Feature	Vulnerable	Robust
Feature Information Redundancy	High Redundancy = Vulnerable	Low Redundancy = Robust
Rashomon Set Size	Large = Vulnerable	Small = Robust
Feature Independence	High Correlation = Vulnerable	Low Correlation = Robust

Key Findings¶

BO is 3 times more efficient than random search: adversaries can find target explanations faster.
Feature information redundancy is the primary determinant of vulnerability.
Even on powerful models like XGBoost, X-hacking can succeed.
Both SHAP and Permutation Importance can be manipulated equally.

Highlights & Insights¶

First systematic study on the threat of X-hacking in end-to-end data science pipelines.
Elegantly generalizes the concept of p-hacking to the XAI domain, filling a gap in safety analysis.
Reveals that dataset redundancy determines X-hacking vulnerability, pointing towards detection and defense mechanisms.
The experimental design is close to real-world scenarios (insurance/loans/regulation), making it highly persuasive.

Limitations & Future Work¶

Currently mainly focuses on traditional ML pipelines on tabular data; deep learning scenarios remain to be extended.
The defense mechanism is only preliminarily discussed, lacking a concrete, deployable detection scheme.
Assumes that adversaries have complete control over the pipeline configuration, whereas real-world constraints might be tighter.
Analysis of the impact of X-hacking under a causal inference framework is missing.

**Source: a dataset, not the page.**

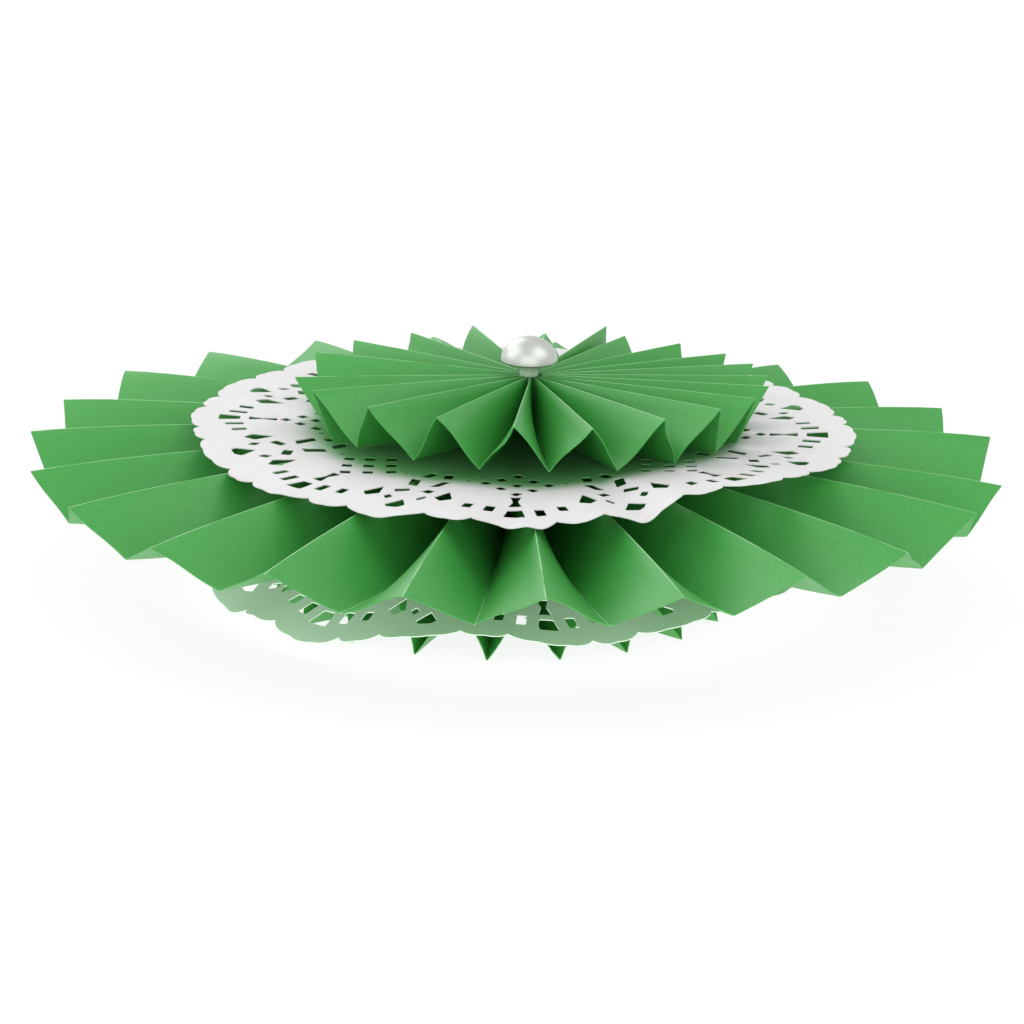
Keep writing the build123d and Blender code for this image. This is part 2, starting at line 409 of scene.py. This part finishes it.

P-hacking Literature: This work is a natural extension of traditional statistical biases to ML.
Rashomon Set Research: Work on model multiplicity, such as Marx et al. (2020) and others.
Insights:
Pipeline auditing tools need to be developed to detect X-hacking behavior.
Regulatory frameworks should require reporting the pipeline search space rather than a single explanation.
"Multi-model consensus explanations" could be considered as a defense strategy.

Rating¶

Novelty: ⭐⭐⭐⭐⭐ (5.0/5) — Discovery and systemization of a brand-new safety threat.
Experimental Thoroughness: ⭐⭐⭐⭐☆ (4.0/5) — Multi-dataset validation but lacking deep learning scenarios.
Writing Quality: ⭐⭐⭐⭐☆ (4.0/5)
Value: ⭐⭐⭐⭐⭐ (5.0/5) — Significant warning implications for AI safety and regulation.